The task: The required output is the exact run of lines from the line containing "Keep writing the" to the line containing "return from_bmesh(bm, name, smooth)", inclusive, and nothing besides.

Raw data:
>>>>

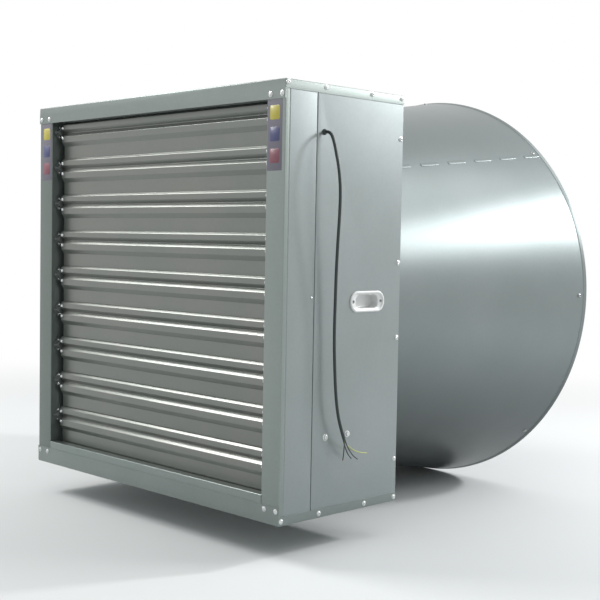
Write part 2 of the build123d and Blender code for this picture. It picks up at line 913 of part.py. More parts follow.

<<<<
>>>>

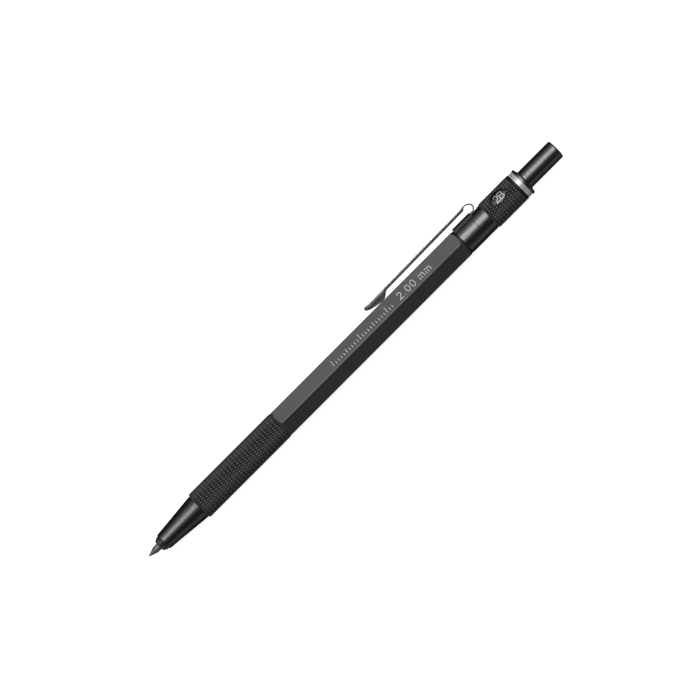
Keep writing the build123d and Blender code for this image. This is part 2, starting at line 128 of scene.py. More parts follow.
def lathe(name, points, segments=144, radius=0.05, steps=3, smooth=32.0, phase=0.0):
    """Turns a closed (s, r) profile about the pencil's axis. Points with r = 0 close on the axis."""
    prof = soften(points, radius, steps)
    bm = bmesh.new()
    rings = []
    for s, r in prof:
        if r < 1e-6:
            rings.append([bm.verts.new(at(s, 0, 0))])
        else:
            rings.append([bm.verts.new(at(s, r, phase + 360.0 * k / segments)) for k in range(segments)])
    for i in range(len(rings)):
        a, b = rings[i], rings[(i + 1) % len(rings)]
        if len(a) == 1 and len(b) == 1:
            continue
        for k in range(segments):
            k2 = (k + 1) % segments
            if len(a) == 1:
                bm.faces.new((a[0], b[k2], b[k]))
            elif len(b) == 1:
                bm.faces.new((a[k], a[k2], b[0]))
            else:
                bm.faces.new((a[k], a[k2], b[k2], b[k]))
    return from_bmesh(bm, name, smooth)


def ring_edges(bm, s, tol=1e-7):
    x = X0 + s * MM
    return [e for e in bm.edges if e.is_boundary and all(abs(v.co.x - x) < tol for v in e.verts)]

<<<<

Problem solution:
Keep writing the build123d and Blender code for this image. This is part 2, starting at line 128 of scene.py. More parts follow.
def lathe(name, points, segments=144, radius=0.05, steps=3, smooth=32.0, phase=0.0):
    """Turns a closed (s, r) profile about the pencil's axis. Points with r = 0 close on the axis."""
    prof = soften(points, radius, steps)
    bm = bmesh.new()
    rings = []
    for s, r in prof:
        if r < 1e-6:
            rings.append([bm.verts.new(at(s, 0, 0))])
        else:
            rings.append([bm.verts.new(at(s, r, phase + 360.0 * k / segments)) for k in range(segments)])
    for i in range(len(rings)):
        a, b = rings[i], rings[(i + 1) % len(rings)]
        if len(a) == 1 and len(b) == 1:
            continue
        for k in range(segments):
            k2 = (k + 1) % segments
            if len(a) == 1:
                bm.faces.new((a[0], b[k2], b[k]))
            elif len(b) == 1:
                bm.faces.new((a[k], a[k2], b[0]))
            else:
                bm.faces.new((a[k], a[k2], b[k2], b[k]))
    return from_bmesh(bm, name, smooth)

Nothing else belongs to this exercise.